3. フランスのアスベスト禁止措置を技術的貿易障壁(TBT)だとしてカナダが提訴した件に関する世 界貿易機関(WTO)の紛争解決処理機関(DSB)における処理手続の進行状況について承知して いることをお聞かせ願いたい。1999年のDSBの議長は日本のAkao Nobuyuki氏と伝えられているが、同氏の役割についてもご説明願いたい。

【回答】 昨年6(?)月28日にカナダが(当事国間の)協議を要請、11月25日にパネルを設置した。パネ ルの議長はAdrian Maceyという人で、当事者であるカナダ、フランス・EUの他に、サード・パーティー として、ブラジル、アメリカ、ジンバブエが入っているということだけは聞いている。パネルの作業は終 了するまで第三国に情報が出ることは少ないということである。

DSB議長の役割は、全体の統括であって、パネルの設置やパネルの報告の採択のとりまとめ等 を行うもの。Akao氏については知らないが、少なくとも通商産業省の人間ではない。

4. 上記WTOにおけるアスベスト禁止をめぐる紛争解決手続に対して、日本政府として、カナダの主 張に反対し、フランス、EUを支持する姿勢を明確にされたい。

【回答】 前述のとおり、パネルの作業は終了するまで外に情報が出ることは少ないということでもあり、 「現時点では何とも言えない」。

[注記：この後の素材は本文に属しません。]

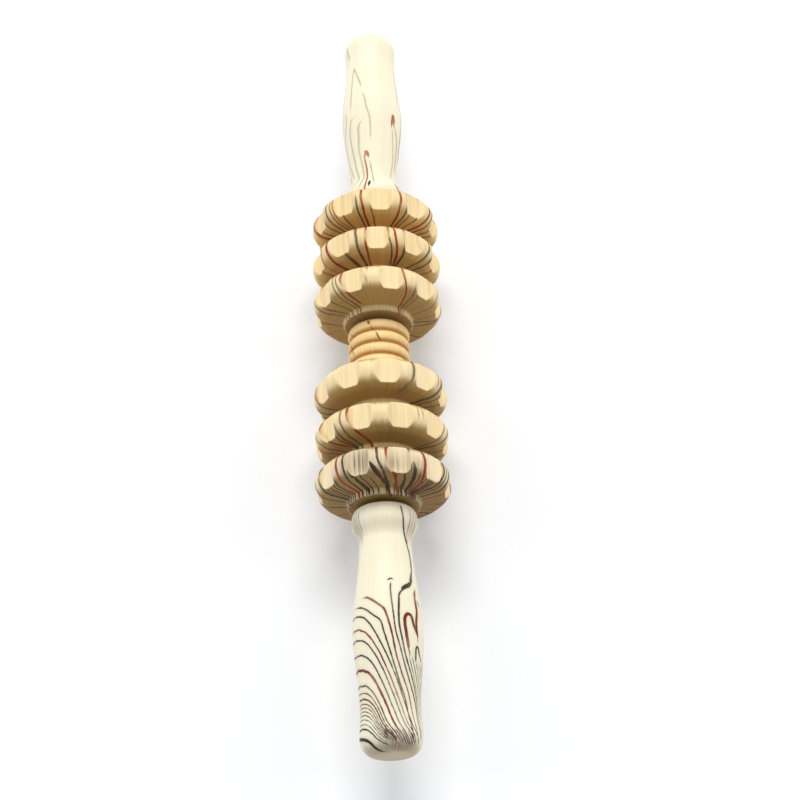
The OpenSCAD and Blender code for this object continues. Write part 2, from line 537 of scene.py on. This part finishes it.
class Lathe:
    """A grid of outline points by angles, kept in millimetres until the mesh is made.

    It stands at y on the axle, and reverse turns it end for end. The anchor is an index
    in the outline and the run there. A notch_turn cuts notches, with one at that angle.
    """

    def __init__(self, outline, y, around, reverse=False, anchor=(0, 0), notch_turn=None):
        self.outline = np.array(outline)
        self.y = y
        self.sign = -1 if reverse else 1
        angles = np.linspace(0, 2 * math.pi, around, endpoint=False)
        self.radius, self.angle = np.meshgrid(self.outline[:, 0], angles, indexing="ij")
        self.station = np.repeat(self.outline[:, 1:2], around, axis=1)
        self.turned, self.cut = self.radius, np.zeros_like(self.radius)
        if notch_turn is not None:
            off_notch = self.angle - math.radians(notch_turn)
            self.turned, self.cut = notched(self.radius, off_notch)
        run = lengths(self.outline)
        at, value = anchor
        self.run = run - run[at] + value
        self.slope = np.gradient(self.outline, self.run, axis=0)

    def place(self, radius, angle, station):
        """Points at a radius, an angle in radians and a station."""
        return np.stack([radius * np.sin(angle), self.y + self.sign * station,
                         AXIS_Z + radius * np.cos(angle)], axis=-1)

    def surface(self, angle, run):
        """Points at angles and runs, and the surface's normals there."""
        radius = np.interp(run, self.run, self.outline[:, 0])
        station = np.interp(run, self.run, self.outline[:, 1])
        outward = np.interp(run, self.run, self.slope[:, 0])
        onward = np.interp(run, self.run, self.slope[:, 1])
        normal = [onward * np.sin(angle), -self.sign * outward, onward * np.cos(angle)]
        return self.place(radius, angle, station), np.stack(normal, axis=-1)

    def grid(self):
        """Angle in degrees, -180 to 180, and run of each vertex."""
        angle = (np.degrees(self.angle) + 180) % 360 - 180
        return angle.ravel(), np.repeat(self.run, self.angle.shape[1])

    def build(self, name, closed=False):
        rows, around = self.turned.shape
        points = self.place(self.turned, self.angle, self.station).reshape(-1, 3) * MM
        index = np.arange(rows * around).reshape(rows, around)
        lower = index if closed else index[:-1]
        upper = np.roll(index, -1, axis=0) if closed else index[1:]
        ring = [lower, np.roll(lower, -1, axis=1), np.roll(upper, -1, axis=1), upper]
        faces = np.stack(ring, axis=-1).reshape(-1, 4)
        mesh = bpy.data.meshes.new(name)
        mesh.from_pydata(points.tolist(), [], faces.tolist())
        return mesh


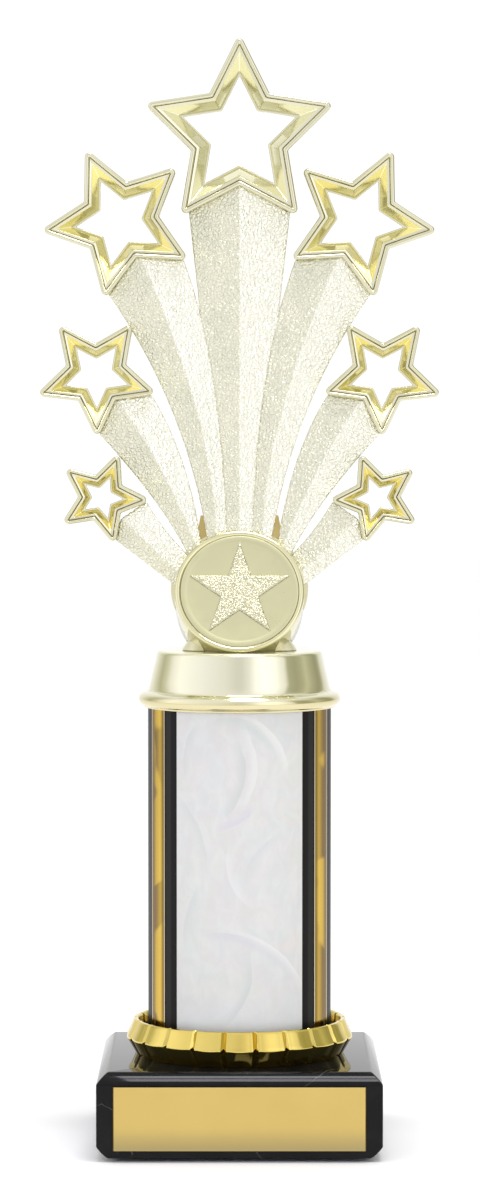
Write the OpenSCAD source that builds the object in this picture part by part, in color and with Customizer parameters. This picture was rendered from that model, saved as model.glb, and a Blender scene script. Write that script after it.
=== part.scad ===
// Column trophy: a star-spray topper on a round column, clamped to a marble base by one tie rod.
// Frame: origin at the middle of the resting plane, Z up, the front with the name plate towards -Y.

/* [Base] */
// Width and depth of the square marble base
base_w = 60.4; // [56:0.2:70]
// Height of the marble block
base_h = 18; // [15:0.5:26]
// Chamfer along the edges of the block
base_chamfer = 2.4; // [1:0.1:3]
// Height of the four pads under the block
pad_h = 0.8; // [0.5:0.1:2]

/* [Name plate] */
// Width of the plate
plate_w = 53.4; // [30:0.2:55]
// Height of the plate
plate_h = 13.6; // [8:0.2:14]
// Thickness of the plate
plate_t = 0.6; // [0.4:0.1:1]

/* [Column] */
// Outer diameter of the column
column_d = 40; // [36:0.5:42]
// Length of the column tube
column_len = 75; // [50:1:140]
// Angle that each pearl panel covers
panel_angle = 84; // [60:2:100]
// Angle between the middle of the front panel and the near edge of a gold strip
strip_start = 53.3; // [51:0.1:60]
// Angle that each gold strip covers
strip_angle = 16.9; // [8:0.1:25]

/* [Fluted ring] */
// Number of pleats round the ring
pleats = 22; // [16:1:28]
// Radius of the pleats at their widest
ring_r = 24.6; // [24:0.1:26]
// Depth of the grooves between pleats
pleat_depth = 0.7; // [0.4:0.1:1.4]
// Height of the ring over the marble
ring_h = 7.6; // [7:0.1:10]

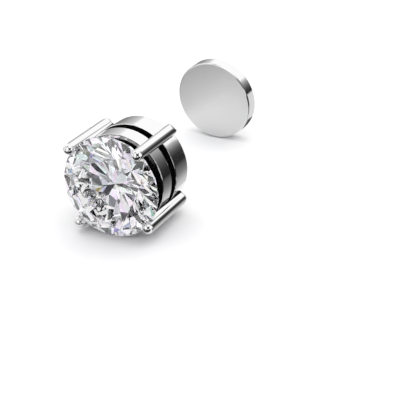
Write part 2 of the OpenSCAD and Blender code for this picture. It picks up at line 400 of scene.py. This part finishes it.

* これは昨年と同じ。パネルの報告が出されてDSBで採択等という時点でなければ、まだ立場を問 われる状況ではないということのようであるが、日本政府の立場が未決定なのかどうかは判明しな い。

5. 国会で審議中の「特定化学物質の環境への排出量の把握等及び管理の改善の促進に関する法 律」の第1種指定化学物質(PRTR―排出量等の把握・届出等の対象)にアスベストを指定されたい。

6. 上記法律の「指定化学物質等の性状及び取り扱いに関する情報の提供」(MSDS)の対象にアス ベストを含めるとともに、提供する情報に以下の内容を含むようにされたい。

・ 肺がん、悪性中皮腫等を引き起こす発がん性があることを明示すること。

・ アスベストの含有率を表示させること。

【回答】

* 環境庁の回答と基本的に同じで、現在の国会で審議中なので、国会を通った後、政令で対象を決 めるために、関係審議会およびパブリック・コメント制度も活用して検討することになる。現時点で はそれ以上のことは言えないとのことであるが、環境庁の説明ではアスベストがPRTRの対象にも なる可能性はあるのではないかと質したのに対しては、首をひねっていた? 環境庁と同様、諮問段階でアスベストが対象とされるよう要望していることを、担当部署に伝えるよう要請した。

* (社)日本石綿協会も機関誌でPRTRに取り組むことを述べていることについては、同協会から勉 強会をしたいという要請があったので、講師を紹介したとのこと。